Sejak Kapan Buzzer Dinilai Negatif, Benarkah Serupa dengan Influencer?

"Setelah Pilpres pendapatan mereka gak tentu"

Makassar, IDN Times - Fenomena cyber troops (pasukan siber) atau populer disebut sebagai buzzer, belakangan makin mencuri perhatian masyarakat Indonesia. Lantaran rentetan peristiwa aksi unjuk rasa diduga digerakkan -juga berupaya dilemahkan- melalui kanal-kanal informasi di media sosial. Seruan aksi menolak UU KPK hasil revisi, misalnya, setali tiga uang dengan usaha pengerdilan gerakan mahasiswa bersama aliansi masyarakat.

Eksistensi buzzer di Indonesia, sejatinya menemukan momentum kehadiran pada pemilihan umum (Pemilu) Presiden 2019 lalu. Dua kubu kontenstan Pilpres 2019, ditengarai menggerakkan buzzer guna membentuk kesadaran manipulatif masyarakat pemilih. Fakta itu ditegaskan hasil penelitian dari Universitas Oxford dan Institut Internet Oxford, Inggris. Hasil studi membuktikan bahwa Indonesia adalah salah satu dari 70 negara yang terdeteksi memiliki buzzer.

Pengamat politik Ujang Komaruddin mengatakan, aktivitas para buzzer tidak akan berhenti meski pesta demokrasi lima tahunan telah selesai April lalu. Menurut dia, buzzer kini telah menjelma menjadi pekerjaan yang menjanjikan penghasilan lumayan.

"Buzzer kan butuh hidup juga. Setelah Pilpres pendapatan mereka gak tentu, mereka butuh makan karena pekerjaan (utama) mereka ya itu buzzer,” kata Ujang saat dihubungi IDN Times, Minggu (6/10).
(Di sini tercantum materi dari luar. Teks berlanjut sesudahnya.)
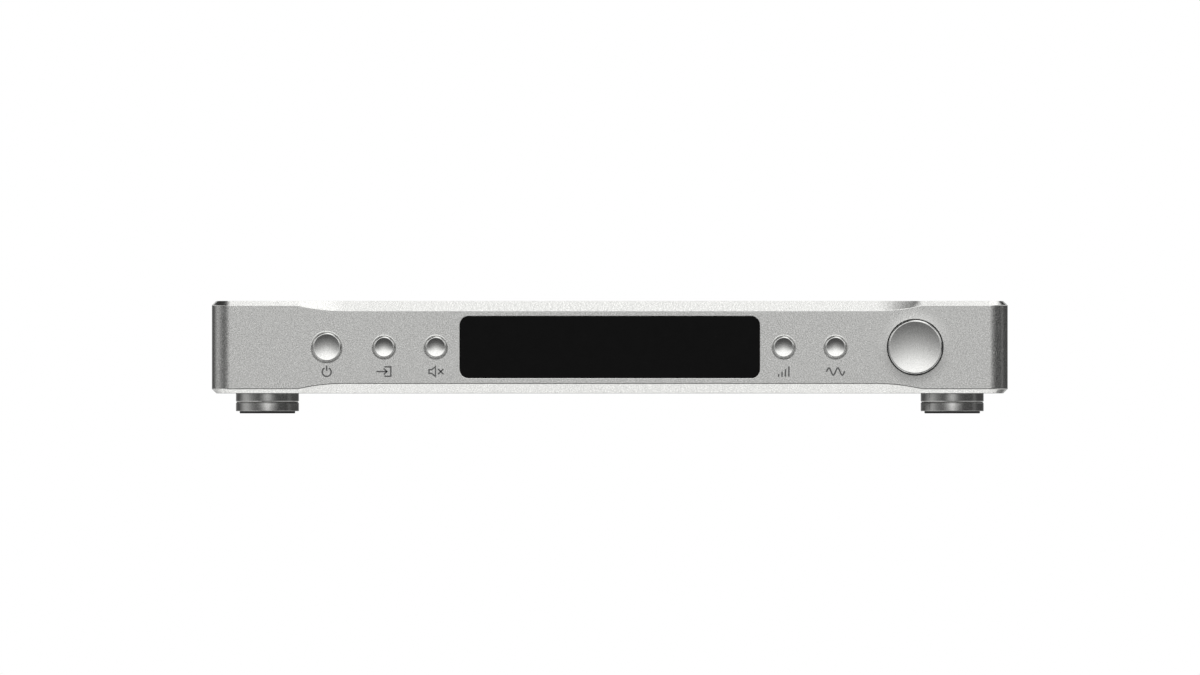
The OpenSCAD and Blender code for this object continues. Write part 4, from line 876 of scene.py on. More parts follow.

Senada dengan Ujang, Dosen Ilmu Komunikasi Universitas Bina Nusantara (Binus), Rahmad M. Arsyad menilai, banyak orang yang melakukan aktivitas buzzer karena perkembangan teknologi informasi dan media komunikasi mengubah cara masyarakat menerima gempuran data digital.

"Buzzer itu lahir dari budaya zaman, dia merupakan wujud dari media morfosis, menghadirkan profesi baru," terang Rahmad, saat berbincang dengan IDN Times di Makassar, Minggu (6/10).

1. Memelihara buzzer untuk kepentingan elite

Sejak Kapan Buzzer Dinilai Negatif, Benarkah Serupa dengan Influencer?Dok. IDN Times

Menurut Ujang, buzzer bakal terus eksis sebab ada banyak pihak yang membutuhkan jasa mereka. Salah satunya, ucap Ujang, adalah kalangnan elite penguasa dan pemerintah.

"Justru kalau dibubarkan (pemerintah) akan kecolongan diserang buzzer yang lain. Jadi buzzer itu bukan hanya setelah Pilpres dibuang, tapi dipelihara. Itu yang saya kira kenapa masih ada," Ujang menjelaskan.

Meski begitu, Ujang juga menuturkan bahwa buzzer bisa saja berhenti apabila mereka merasa dikecewakan janji-janji para elite politik yang tidak terealisasi pasca-Pilpres.

“Misalkan si A buzzer, pasti dijanjikan oleh capres-cawapres ‘nanti kamu (buzzer) kalau saya jadi (menang pemilu) masuk Istana atau nanti jadi Komisaris atau Duta Besar’. Nah kalau janjinya tidak ditepati maka akan kecewa dan dia berhenti atau berpindah kepada buzzer lawan,” Ujang menerangkan.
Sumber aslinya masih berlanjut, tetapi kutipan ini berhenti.